“El que come y canta, loco se levanta”, frase que ha perseguido durante décadas a las familias mexicanas ante el temor de ver unos cubiertos en la mesa y entonar con delirante énfasis, sintiéndose en Bellas Artes o Teatro Degollado: “Voz de la guitarra mía…”. Sin embargo, las comidas son toda una experiencia musical, nada calladas: órgano melódico, mariachi, tríos…
Desayunamos en una cafetería, mientras la métrica de Roberto Carlos nos hace pensar en el gato que se fue al cielo y sólo volverá cuando ella regrese, “en mi alma una lágrima hay…”. Al mediodía, antes de morder un rico totopo con guacamole, el mariachi de corbatín tricolor llega, entonando fuerte el son de la negra, “con su rebozo de seda que le traje de Tepic…”

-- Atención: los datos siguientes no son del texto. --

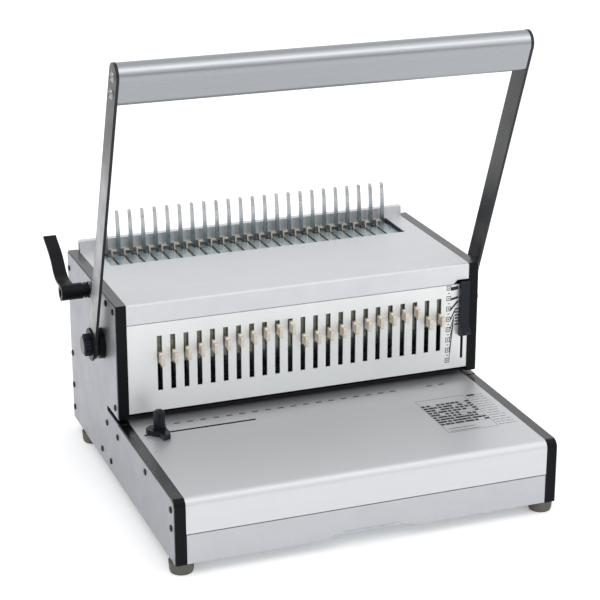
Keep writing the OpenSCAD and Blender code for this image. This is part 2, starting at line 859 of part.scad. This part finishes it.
left_side_plate();
right_side_plate();
left_side_skin();
right_side_skin();
base_plate();
bed_cover();
front_panel();
top_cover();
rear_cover();
feet();
side_screws();
drawer_rails();
die_block();
punch_guide();
guide_posts();
top_brace();
shaft_bushings();
comb_plate();
comb_tines();
waste_drawer();
pressure_bar();
punch_pins();
handle_shaft();
left_handle_arm();
right_handle_arm();
handle_bar();
handle_screws();
hub_discs();
hub_knobs();
lever_shaft();
lever_hub();
comb_lever();
hook_carriage();
margin_slider();
depth_stop();
edge_guide();
guide_knob();
clip(0);  // clip_01
clip(1);  // clip_02
clip(2);  // clip_03
clip(3);  // clip_04
clip(4);  // clip_05
clip(5);  // clip_06
clip(6);  // clip_07
clip(7);  // clip_08
clip(8);  // clip_09
clip(9);  // clip_10
clip(10);  // clip_11
clip(11);  // clip_12
clip(12);  // clip_13
clip(13);  // clip_14
clip(14);  // clip_15
clip(15);  // clip_16
clip(16);  // clip_17
clip(17);  // clip_18
clip(18);  // clip_19
clip(19);  // clip_20
clip(20);  // clip_21
clip(21);  // clip_22
clip(22);  // clip_23
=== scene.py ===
import json
import random

import bpy
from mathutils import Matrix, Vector


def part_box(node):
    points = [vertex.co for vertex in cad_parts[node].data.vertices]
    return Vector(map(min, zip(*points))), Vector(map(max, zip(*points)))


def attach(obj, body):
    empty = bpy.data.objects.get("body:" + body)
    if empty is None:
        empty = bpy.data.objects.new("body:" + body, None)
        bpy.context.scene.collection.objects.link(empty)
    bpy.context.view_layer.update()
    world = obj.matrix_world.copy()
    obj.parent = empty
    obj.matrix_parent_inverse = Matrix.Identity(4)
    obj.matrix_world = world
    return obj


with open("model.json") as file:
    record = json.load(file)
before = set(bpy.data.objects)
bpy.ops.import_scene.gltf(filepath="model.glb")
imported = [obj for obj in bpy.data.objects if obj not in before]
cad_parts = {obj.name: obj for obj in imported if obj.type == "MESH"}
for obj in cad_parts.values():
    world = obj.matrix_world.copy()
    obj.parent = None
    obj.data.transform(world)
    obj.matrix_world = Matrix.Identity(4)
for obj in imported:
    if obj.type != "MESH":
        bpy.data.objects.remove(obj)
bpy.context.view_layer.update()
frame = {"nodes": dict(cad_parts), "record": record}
nodes = frame["nodes"]
scene = bpy.context.scene
MM = 0.001

# ---------- camera ----------

CAMERA_AT = Vector((-0.6579, -1.7333, 0.8574))
CAMERA_AIM = Vector((0.0065, 0.0264, 0.1823))
SENSOR_MM, LENS_MM = 36, 112.9


def aim(thing, at, target):
    """Puts a camera or a light at one point and turns it towards another."""
    thing.location = at
    thing.rotation_euler = (Vector(target) - Vector(at)).to_track_quat("-Z", "Y").to_euler()


camera_data = bpy.data.cameras.new("camera")
camera_data.sensor_width = SENSOR_MM
camera_data.lens = LENS_MM
camera_data.clip_end = 60
camera = bpy.data.objects.new("camera", camera_data)
scene.collection.objects.link(camera)
aim(camera, CAMERA_AT, CAMERA_AIM)
scene.camera = camera

# ---------- studio ----------

scene.view_settings.view_transform = "Standard"
scene.view_settings.look = "None"

# White behind the machine, and in front of it a wall that is dim at the floor and brightest a
# little above eye level: (height, level) pairs, where height is the view direction's Z
STUDIO_TINT = (0.985, 0.99, 1.0, 1)
BACK_LIGHT = 1.02
FRONT_SCALE = 1.3
FRONT_PROFILE = ((0.0, 0.26), (0.07, 0.30), (0.19, 0.74), (0.34, 0.98), (0.6, 0.86), (1.0, 0.70))
# the view direction's Y at which the front wall starts to fade and is gone
FADE_START, FADE_END = -0.6, 0.15


def studio_world():
    world = bpy.data.worlds.new("studio")
    world.use_nodes = True
    tree = world.node_tree
    direction = tree.nodes.new("ShaderNodeTexCoord")
    split = tree.nodes.new("ShaderNodeSeparateXYZ")
    profile = tree.nodes.new("ShaderNodeValToRGB")
    stops = profile.color_ramp.elements
    while len(stops) < len(FRONT_PROFILE):
        stops.new(0.5)
    for stop, (height, level) in zip(stops, FRONT_PROFILE):
        stop.position = height
        stop.color = (level, level, level, 1)
    front = tree.nodes.new("ShaderNodeMath")
    front.operation = "MULTIPLY"
    front.inputs[1].default_value = FRONT_SCALE
    behind = tree.nodes.new("ShaderNodeMapRange")
    behind.interpolation_type = "SMOOTHSTEP"
    for socket, number in zip(("From Min", "From Max", "To Min", "To Max"), (FADE_START, FADE_END, 0, 1)):
        behind.inputs[socket].default_value = number
    strength = tree.nodes.new("ShaderNodeMix")
    strength.inputs["B"].default_value = BACK_LIGHT
    background = tree.nodes["Background"]
    background.inputs["Color"].default_value = STUDIO_TINT
    tree.links.new(direction.outputs["Generated"], split.inputs[0])
    tree.links.new(split.outputs["Z"], profile.inputs["Fac"])
    tree.links.new(profile.outputs["Color"], front.inputs[0])
    tree.links.new(split.outputs["Y"], behind.inputs["Value"])
    tree.links.new(behind.outputs[0], strength.inputs["Factor"])
    tree.links.new(front.outputs[0], strength.inputs["A"])
    tree.links.new(strength.outputs[0], background.inputs["Strength"])
    return world


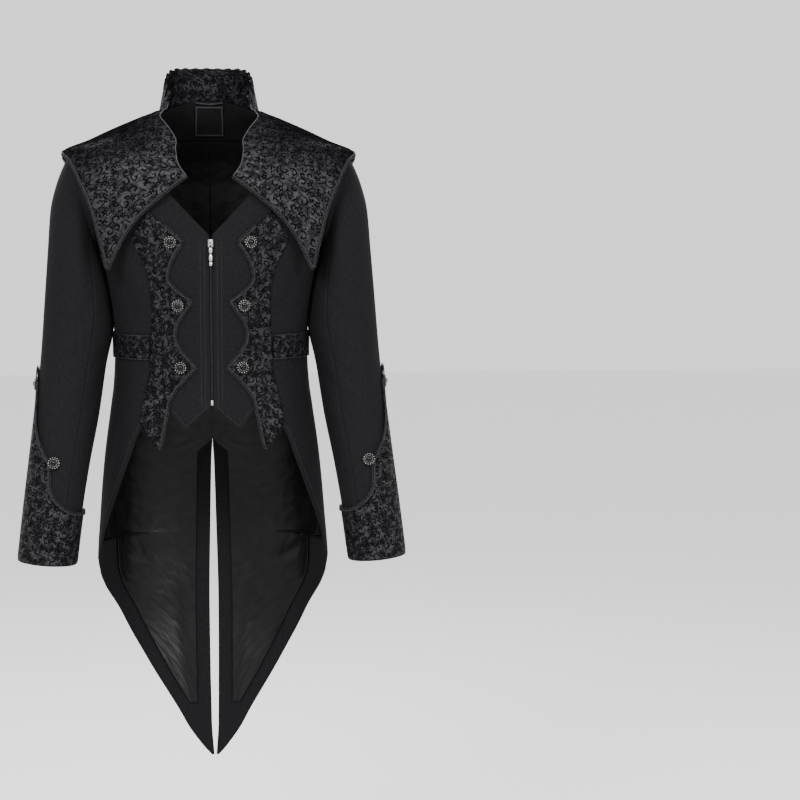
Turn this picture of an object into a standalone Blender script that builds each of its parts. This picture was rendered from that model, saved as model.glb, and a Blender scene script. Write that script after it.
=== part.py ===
"""Black tailcoat with a brocade cape collar, worn and hollow.

Metres, +Z up, the front faces -Y. The origin is the centre of the neck's base.
A level is a height z; an angle runs round the body from the side seam (0 degrees)
to the centre front (90) or to the centre back (-90).
"""
import math
from collections import namedtuple

import bmesh
import bpy
from mathutils import Vector

NAME = "tailcoat"

# Cloth thicknesses and the gaps between pieces
TWILL = 0.0012
BROCADE = 0.0015
LINING = 0.001
SEAM = 0.0006
SLEEVE_SEAM = 0.0016
EDGE_GAP = 0.0004
OVERLAY = 0.0026
BELT_OUT = 0.0031
LINING_GAP = 0.0032
LABEL_GAP = 0.0012
BRAID_RADIUS = 0.0016
MM = 0.001

LEFT = -1
RIGHT = 1
FRONT = 90.0
BACK = -90.0

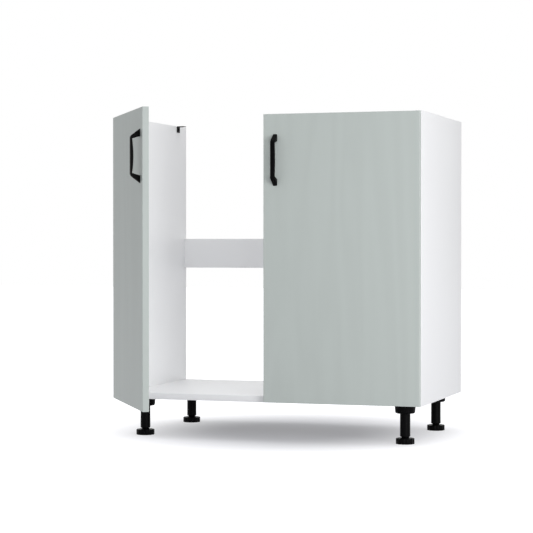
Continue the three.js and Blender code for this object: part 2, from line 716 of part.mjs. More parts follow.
// The cross-shaped mounting plate on the side panel, with the ridge that the arm clips on.
function mountingPlate(name, side, z) {
  const face = side * INNER_HALF;
  const across = (rise) => face - side * rise;
  const slab = (low, high, start, end, halfHeight) => {
    const x = [across(low), across(high)].sort((a, b) => a - b);
    return box([x[0], start, -halfHeight], [x[1], end, halfHeight]);
  };
  const wings = onPanel(
    strip([[-PLATE_WING, PLATE_SCREW_LINE], [PLATE_WING, PLATE_SCREW_LINE]], PLATE_WING_RADIUS, 6),
    side,
    0,
    PLATE_SHEET,
  );
  const ridgeRise = ARM_TAIL_RISE + ARM_HALF_SECTION - ARM_SHEET - CLEARANCE;
  const ridgeHalf = OUTER_LUG[0] - CLEARANCE;
  const body = join([
    slab(0, PLATE_SHEET, PLATE_START, PLATE_END, PLATE_HALF_WIDTH),
    wings,
    slab(PLATE_SHEET / 2, ridgeRise, RIDGE_START, RIDGE_END, ridgeHalf),
  ]);
  return piece(name, body, hingeSteel, [0, 0, z]);
}

// ---------------------------------------------------------------- hung doors

// A group that turns about a vertical line through a plan point.
function turning([x, y], degrees, contents) {
  const pivot = new THREE.Group();
  const shift = new THREE.Group();
  pivot.position.set(x, y, 0);
  pivot.rotation.z = THREE.MathUtils.degToRad(degrees);
  shift.position.set(-x, -y, 0);
  shift.add(...contents);
  pivot.add(shift);
  return pivot;
}

// One door with its hinges, opened by an angle: the main links turn about the arms' pins,
// the door turns about the main links' far ends, and the loose links about their own pins.
function hungDoor(sideName, opened) {
  const side = SIDES[sideName];
  const plan = hingePlan(side);
  const levels = Object.entries(HINGE_HEIGHTS);
  const each = (make, kind) =>
    levels.map(([level, z]) => make(`${sideName}_${level}_${kind}`, side, z));
  const door = turning(plan.mainCup, side * opened * (1 - MAIN_LINK_RATIO), [
    doorPanel(`${sideName}_door`, side),
    doorHandle(`${sideName}_handle`, side),
    ...Object.entries(HANDLE_SCREW_HEIGHTS).map(([level, z]) =>
      handleScrew(`${sideName}_handle_${level}_screw`, side, z),
    ),
    ...each(hingeCup, "hinge_cup"),
  ]);
  const mainLinks = turning(plan.mainArm, side * opened * MAIN_LINK_RATIO, [
    ...each(mainLink, "hinge_main_link"),
    door,
  ]);
  const looseLinks = turning(
    plan.looseArm,
    side * opened * LOOSE_LINK_RATIO,
    each(looseLink, "hinge_loose_link"),
  );
  const fixed = [...each(hingeArm, "hinge_arm"), ...each(mountingPlate, "hinge_plate")];
  return [mainLinks, looseLinks, ...fixed];
}

// ---------------------------------------------------------------- the whole cabinet

const legPlaces = { front: LEG_FRONT_INSET, back: CARCASS_DEPTH - LEG_BACK_INSET };
const bracketPlaces = {
  front: BRACKET_INSET + BRACKET_LEG / 2,
  back: CARCASS_DEPTH - BRACKET_INSET - BRACKET_LEG / 2,
};

function cabinetOn(sideName) {
  const side = SIDES[sideName];
  return [
    sidePanel(sideName),
    ...Object.entries(dowelPlaces).map(([name, place]) =>
      dowel(side, place, `${sideName}_${name}`),
    ),
    ...Object.entries(bracketPlaces).map(([end, y]) =>
      worktopBracket(`${sideName}_${end}_worktop_bracket`, side, y),
    ),
    ...Object.entries(legPlaces).map(([end, y]) =>
      leg(`${sideName}_${end}`, side * (HALF_WIDTH - LEG_SIDE_INSET), y),
    ),
  ];
}

const cabinet = new THREE.Group();
cabinet.add(bottomPanel(), backRail());
cabinet.add(...cabinetOn("left"), ...cabinetOn("right"));
cabinet.add(...hungDoor("left", LEFT_DOOR_OPEN), ...hungDoor("right", 0));

// The origin is on the floor, in the middle of the depth that the cabinet takes as shown.
const bounds = new THREE.Box3().setFromObject(cabinet);
cabinet.position.y = -(bounds.min.y + bounds.max.y) / 2;

const sinkBaseCabinet = new THREE.Group();
sinkBaseCabinet.name = "sink_base_cabinet";
sinkBaseCabinet.add(cabinet);

export default sinkBaseCabinet;
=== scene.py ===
"""A sink base cabinet: white boards, grey-green doors on cup hinges, black fittings.

Everything is in metres: +Z up, the doors face -Y, and the floor is at Z = 0.
"""

import json
import math

import bmesh
import bpy
import numpy as np
from mathutils import Matrix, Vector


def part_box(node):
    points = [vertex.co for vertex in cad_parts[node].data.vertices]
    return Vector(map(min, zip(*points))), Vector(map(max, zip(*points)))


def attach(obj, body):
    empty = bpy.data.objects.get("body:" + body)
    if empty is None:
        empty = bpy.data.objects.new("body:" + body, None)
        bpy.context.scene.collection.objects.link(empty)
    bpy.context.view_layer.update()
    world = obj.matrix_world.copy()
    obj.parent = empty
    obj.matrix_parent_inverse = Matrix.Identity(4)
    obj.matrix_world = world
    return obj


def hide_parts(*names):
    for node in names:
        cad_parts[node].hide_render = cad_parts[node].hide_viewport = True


bl_info = {
    "name": "Sink base cabinet",
    "version": (1, 0, 0),
    "blender": (4, 5, 0),
    "location": "3D View > Sidebar > Cabinet",
    "description": "Dresses a sink base cabinet with boards, fittings and finishes",
    "category": "Add Mesh",
}

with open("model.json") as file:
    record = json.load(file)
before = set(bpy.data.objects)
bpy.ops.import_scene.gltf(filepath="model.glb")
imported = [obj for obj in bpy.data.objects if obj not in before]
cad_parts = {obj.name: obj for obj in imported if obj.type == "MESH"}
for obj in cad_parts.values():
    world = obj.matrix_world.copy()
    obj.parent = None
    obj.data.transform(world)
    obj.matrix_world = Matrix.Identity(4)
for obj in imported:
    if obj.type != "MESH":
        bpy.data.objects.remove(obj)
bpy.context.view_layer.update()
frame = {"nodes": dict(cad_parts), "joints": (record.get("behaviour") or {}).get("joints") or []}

MM = 0.001
SEAM = 1e-6  # points closer than this are one
SLIVER = 1e-7  # edges shorter than this go
CREASE = math.radians(35)
SIDES = {"left": -1, "right": 1}
ENDS = ("front", "back")
LEVELS = ("lower", "upper")


# ------------------------------------------------------------ places on the cabinet


def low(node):
    """A CAD node's lowest corner."""
    return np.array(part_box(node)[0])


def high(node):
    """A CAD node's highest corner."""
    return np.array(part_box(node)[1])


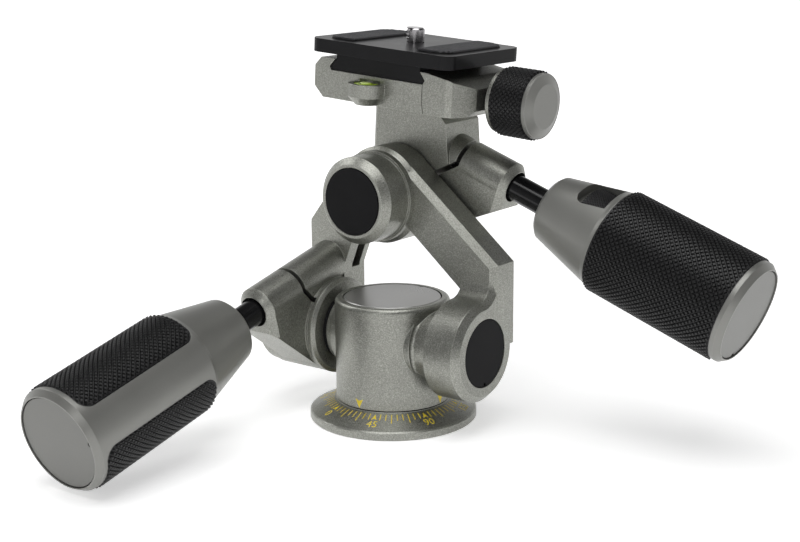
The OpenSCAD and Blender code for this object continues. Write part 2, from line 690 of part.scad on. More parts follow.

Por la noche, en cantinas y restoranes de prosapia, aparecen tríos que ofrecen “una canción para la dama”, setentones de bigotes delgadísimos, custodios del bolero: bésame mucho, sabor a mí, contigo aprendí. En otros lugares, televisiones en distintos canales, mientras José José lamenta ser un volcán apagado y otros mastican papas fritas, cantando las de “Chente”.